Article 53 of the Rome Statute governs the exercise of essential aspects of prosecutorial discretion once the Prosecutor’s power to commence actual investigatory activities has been activated.

According to some commentators, the question of the extent of the discretionary powers of the Prosecutor was still in contention at the end of the preparatory negotiations. However, a consensus slowly emerged at the Rome Conference. Delegations that were reluctant to grant the Prosecutor broad powers to initiate an investigation or decide to prosecute recognized that, because of the very nature of the crimes under the Court’s jurisdiction, the Prosecutor needed a certain amount of discretion to fulfill his duties. On the other hand, the Delegations that had opposed the judicial review of the Prosecutor’s power accepted that judicial review by the Pre-Trial Chamber could ease concerns about abuse of powers while providing an adequate balance that would not affect the independence of the Prosecutor. The text of Article 53 reflects the compromise reached in Rome.

Moreover, the negotiations leading to the adoption of the Rome Statute were also an opportunity for the Delegations to discuss how to deal with national amnesties and national truth and reconciliation commissions. Views on the matter were extremely varied, as some participants felt that prosecution was the only appropriate response whereas others felt that alternative mechanisms were acceptable.
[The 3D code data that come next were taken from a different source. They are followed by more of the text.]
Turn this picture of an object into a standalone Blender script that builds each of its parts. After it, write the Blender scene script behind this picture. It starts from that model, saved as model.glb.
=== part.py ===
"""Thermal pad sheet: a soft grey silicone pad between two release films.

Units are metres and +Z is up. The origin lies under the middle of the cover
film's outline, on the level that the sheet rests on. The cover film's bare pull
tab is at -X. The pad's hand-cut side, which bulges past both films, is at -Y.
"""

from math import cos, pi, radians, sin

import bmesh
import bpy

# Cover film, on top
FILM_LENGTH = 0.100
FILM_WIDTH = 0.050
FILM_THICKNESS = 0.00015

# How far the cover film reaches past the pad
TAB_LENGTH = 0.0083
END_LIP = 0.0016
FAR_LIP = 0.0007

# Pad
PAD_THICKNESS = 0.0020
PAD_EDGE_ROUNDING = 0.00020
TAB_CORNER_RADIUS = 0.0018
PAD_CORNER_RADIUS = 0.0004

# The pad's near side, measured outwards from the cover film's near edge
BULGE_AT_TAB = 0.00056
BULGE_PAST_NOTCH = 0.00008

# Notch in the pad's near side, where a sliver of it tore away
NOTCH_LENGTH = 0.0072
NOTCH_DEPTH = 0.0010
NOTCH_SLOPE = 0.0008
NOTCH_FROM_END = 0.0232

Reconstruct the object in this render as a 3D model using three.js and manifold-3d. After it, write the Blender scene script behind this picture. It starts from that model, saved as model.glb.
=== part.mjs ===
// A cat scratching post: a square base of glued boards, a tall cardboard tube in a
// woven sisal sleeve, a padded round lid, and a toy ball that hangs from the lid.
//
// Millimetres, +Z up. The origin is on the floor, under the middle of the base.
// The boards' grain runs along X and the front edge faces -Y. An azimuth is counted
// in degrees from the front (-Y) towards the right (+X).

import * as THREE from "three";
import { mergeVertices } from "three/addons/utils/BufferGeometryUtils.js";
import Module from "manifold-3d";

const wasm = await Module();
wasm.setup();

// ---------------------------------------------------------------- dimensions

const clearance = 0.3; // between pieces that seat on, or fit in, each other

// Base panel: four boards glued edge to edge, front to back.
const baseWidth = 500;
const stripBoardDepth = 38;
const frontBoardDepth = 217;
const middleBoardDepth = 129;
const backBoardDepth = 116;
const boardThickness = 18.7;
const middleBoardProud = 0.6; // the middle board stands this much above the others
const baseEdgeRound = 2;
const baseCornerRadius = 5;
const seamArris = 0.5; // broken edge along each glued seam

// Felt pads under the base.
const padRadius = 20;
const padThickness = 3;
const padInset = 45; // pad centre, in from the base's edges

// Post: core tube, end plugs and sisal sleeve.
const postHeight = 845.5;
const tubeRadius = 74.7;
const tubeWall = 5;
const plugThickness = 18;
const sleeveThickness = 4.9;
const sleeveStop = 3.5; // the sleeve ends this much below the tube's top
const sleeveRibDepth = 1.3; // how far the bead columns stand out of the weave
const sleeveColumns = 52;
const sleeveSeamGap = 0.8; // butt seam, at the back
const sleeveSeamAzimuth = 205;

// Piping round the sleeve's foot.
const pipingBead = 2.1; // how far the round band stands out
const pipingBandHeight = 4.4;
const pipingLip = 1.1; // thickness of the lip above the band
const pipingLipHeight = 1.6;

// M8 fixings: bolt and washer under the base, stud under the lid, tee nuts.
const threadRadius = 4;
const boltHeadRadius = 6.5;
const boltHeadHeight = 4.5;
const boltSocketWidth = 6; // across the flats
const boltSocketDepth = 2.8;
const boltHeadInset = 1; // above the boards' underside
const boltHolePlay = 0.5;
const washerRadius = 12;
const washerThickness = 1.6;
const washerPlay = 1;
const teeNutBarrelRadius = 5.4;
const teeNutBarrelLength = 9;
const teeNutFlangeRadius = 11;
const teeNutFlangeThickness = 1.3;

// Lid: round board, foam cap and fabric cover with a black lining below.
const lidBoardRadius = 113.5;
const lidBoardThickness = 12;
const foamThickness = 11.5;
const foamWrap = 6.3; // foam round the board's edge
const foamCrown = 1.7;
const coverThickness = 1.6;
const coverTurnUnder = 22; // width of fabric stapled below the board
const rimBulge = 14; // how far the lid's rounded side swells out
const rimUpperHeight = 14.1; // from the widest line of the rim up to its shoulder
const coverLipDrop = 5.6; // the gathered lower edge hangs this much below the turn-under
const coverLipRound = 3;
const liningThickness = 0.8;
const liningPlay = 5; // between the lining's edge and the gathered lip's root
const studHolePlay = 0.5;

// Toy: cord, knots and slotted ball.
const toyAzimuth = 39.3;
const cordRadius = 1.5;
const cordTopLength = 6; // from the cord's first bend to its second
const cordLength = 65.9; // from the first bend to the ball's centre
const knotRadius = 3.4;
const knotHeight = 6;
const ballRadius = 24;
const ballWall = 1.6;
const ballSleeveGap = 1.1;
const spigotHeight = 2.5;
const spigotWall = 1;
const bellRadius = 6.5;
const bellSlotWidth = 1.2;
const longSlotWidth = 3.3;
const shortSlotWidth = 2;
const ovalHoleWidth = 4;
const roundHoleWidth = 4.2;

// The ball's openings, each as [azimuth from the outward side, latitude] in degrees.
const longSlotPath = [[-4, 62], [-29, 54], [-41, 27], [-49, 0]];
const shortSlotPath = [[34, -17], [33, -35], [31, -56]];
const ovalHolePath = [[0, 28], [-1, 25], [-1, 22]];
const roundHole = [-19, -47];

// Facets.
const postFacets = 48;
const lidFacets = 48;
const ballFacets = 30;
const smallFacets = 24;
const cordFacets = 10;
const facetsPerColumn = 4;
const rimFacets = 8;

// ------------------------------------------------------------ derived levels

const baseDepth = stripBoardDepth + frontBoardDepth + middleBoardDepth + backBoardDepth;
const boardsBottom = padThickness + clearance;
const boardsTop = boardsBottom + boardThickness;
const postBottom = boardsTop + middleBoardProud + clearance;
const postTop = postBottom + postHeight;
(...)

The drafters of the Rome Statute decided not to include these in the Statute, and preferred instead to leave a door open to the Prosecutor, with the inclusion, in Article 53 of the concept of the “interest of justice”.

Indeed, Article 53 provides that the Prosecutor may desist from acting either in relation to opening an investigation or in continuing with an investigation that has been opened if it appears to him that the decision to desist would be in the interests of justice.

The decision of the Prosecutor not to investigate or not to prosecute based on these grounds may be reviewed by the Pre-Trial Chamber on its own initiative, or at the request of the referring State or the Security Council, and, in such a case, the decision of the Prosecutor will only be effective upon confirmation by the Chamber.